> [DATA EXCERPT]
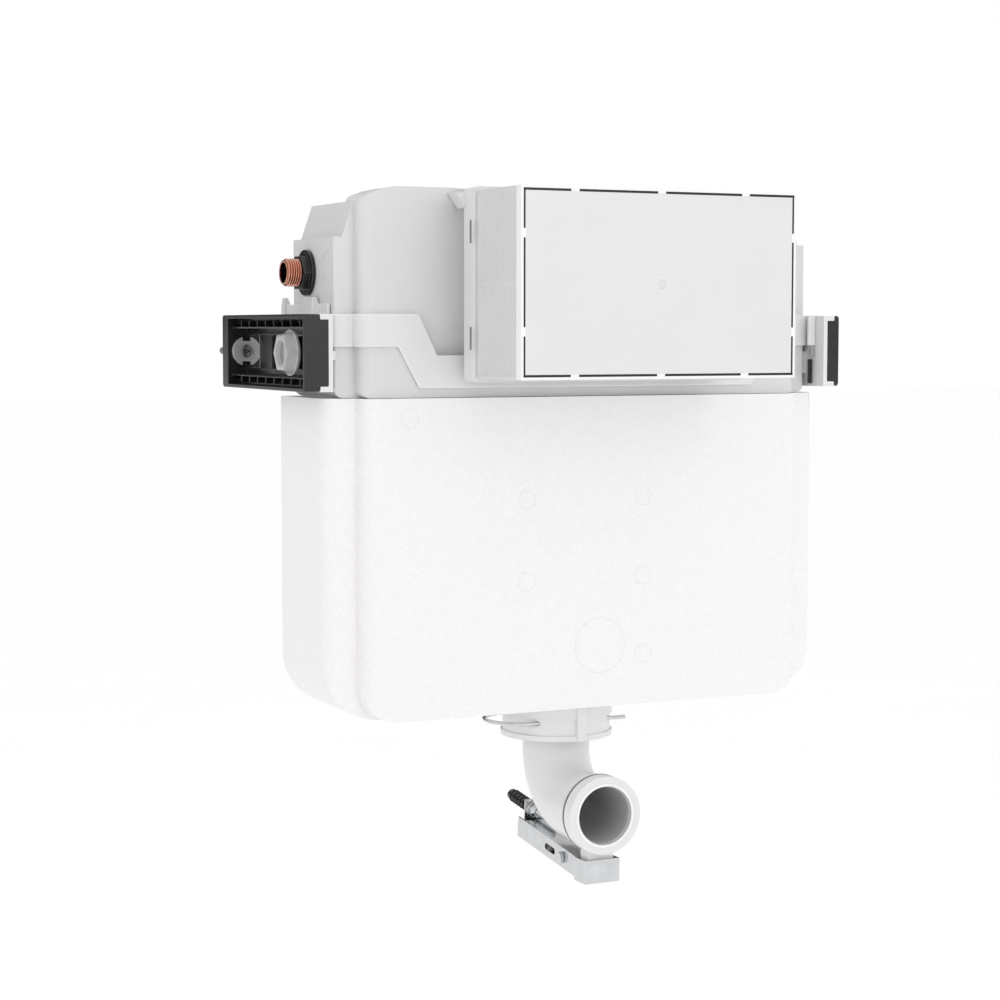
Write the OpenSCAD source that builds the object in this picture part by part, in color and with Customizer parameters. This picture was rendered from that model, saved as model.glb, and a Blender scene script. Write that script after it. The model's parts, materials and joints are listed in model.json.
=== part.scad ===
// Concealed toilet cistern for building into a stud wall.
// The wall plane is y = 0, the front of the cistern faces -Y and +Z is up.
// The origin lies midway between the two wall brackets, at their height.

/* [Tank] */
// Width of the tank's wide rear part
tank_w = 406; // [396:1:416]
// How far the rear part stands out on each side of the front part
front_step = 16; // [12:0.5:20]
// Depth from the front face to the back face
tank_depth = 100; // [98:1:110]
// Depth of the wide rear part
tank_rear_depth = 85; // [80:1:88]
// Height of the tank top above the bracket line
tank_rise = 121.5; // [119:0.5:130]
// Depth of the tank bottom below the bracket line
tank_drop = 260; // [250:1:280]
// Wall thickness of the moulded tank
tank_wall = 3.5; // [3:0.1:4]
// Radius of the front part's upright corners
tank_corner = 9; // [6:0.5:10]
// Distance from the wall plane to the back of the tank, brackets run out
wall_gap = 88; // [60:1:92]
// Depth of the recess beside the shaft's frame
recess_depth = 6; // [3:0.5:7]

/* [Foam jacket] */
// How far the jacket stands out on each side of the tank
foam_over = 10; // [9:0.5:14]
// Thickness of the foam wall
foam_wall = 13; // [10:0.5:14]
// Depth of the jacket's top edge below the bracket line
foam_top_drop = 33.5; // [32:0.5:45]
// Radius of the rear part's bottom corners
foam_bottom_r = 45; // [20:1:50]

/* [Service shaft] */
// Width of the cover plate
cover_w = 226; // [220:1:232]
// Height of the cover plate
cover_h = 136; // [130:1:140]
// Distance of the cover's front face from the tank's front face
shaft_reach = 112; // [90:1:130]
// Spacing of the cutting ridges
ridge_pitch = 5; // [4.5:0.1:5.5]

/* [Wall brackets] */
// Height of a bracket
bracket_h = 56.6; // [54:0.2:60]
// Length of a bracket from wall to front end
bracket_l = 183; // [175:1:190]
// Width of a bracket's open outer part
bracket_w = 12.5; // [10:0.5:16]
// Width of a bracket's inner part, between the guide's lips
bracket_step_w = 6.5; // [5:0.5:9]
// Distance of the guide's outer face from the tank's side
guide_stand = 8; // [7:0.5:11]
// Length of the fixed guide
guide_l = 105; // [90:1:106]
// Diameter of the wall screws
wall_screw_d = 6; // [5:0.5:7]
// Length of a wall screw behind the wall plane
wall_screw_out = 46; // [30:1:60]

/* [Water inlet] */
// Outside diameter of the half-inch pipe thread
inlet_d = 20.955; // [20.5:0.005:21.5]
// Bore of the inlet nipple
inlet_bore_d = 15; // [12:0.5:16]
// Height of the inlet above the bracket line
inlet_z = 59.5; // [57:0.5:62]
// Distance of the inlet's axis from the tank's back
inlet_in = 32; // [30:0.5:40]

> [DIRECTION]
Lines from the start of the material above through the line containing "at their height." are to be duplicated exactly, and only those.

> [OUTPUT]
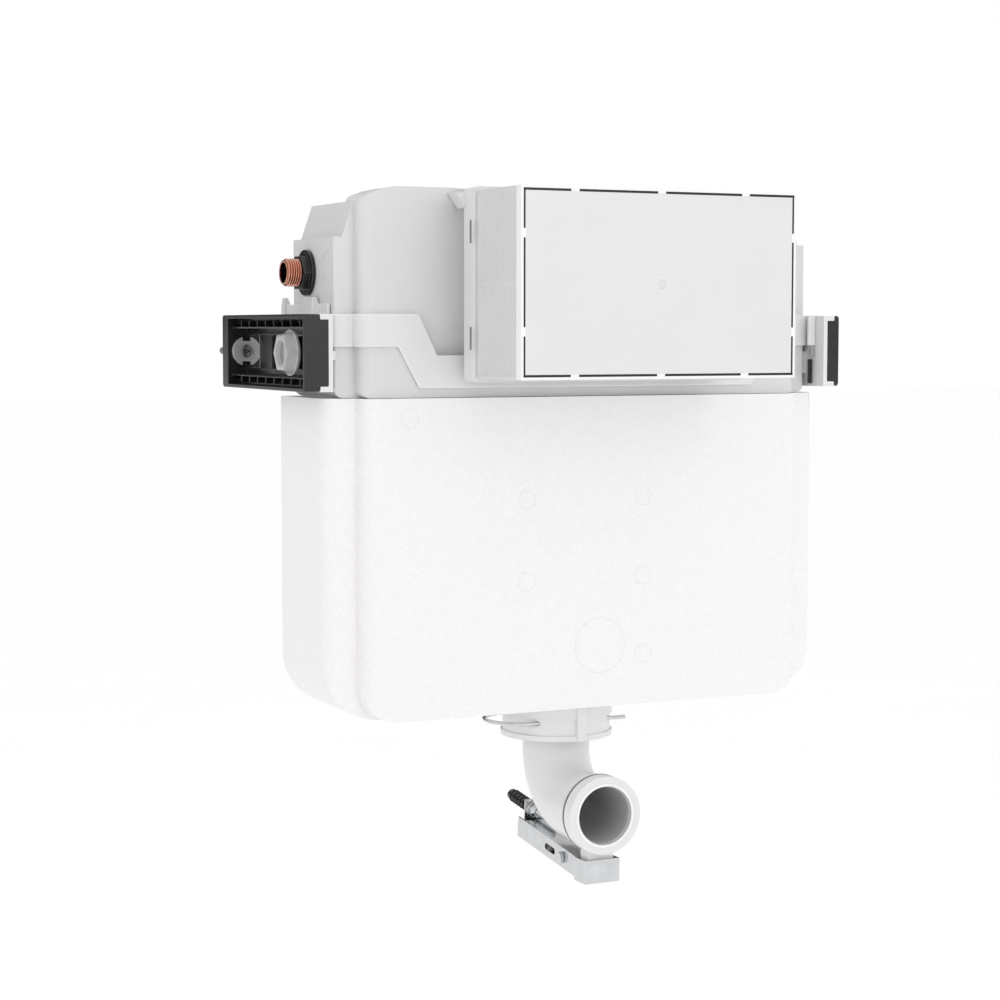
Write the OpenSCAD source that builds the object in this picture part by part, in color and with Customizer parameters. This picture was rendered from that model, saved as model.glb, and a Blender scene script. Write that script after it. The model's parts, materials and joints are listed in model.json.
=== part.scad ===
// Concealed toilet cistern for building into a stud wall.
// The wall plane is y = 0, the front of the cistern faces -Y and +Z is up.
// The origin lies midway between the two wall brackets, at their height.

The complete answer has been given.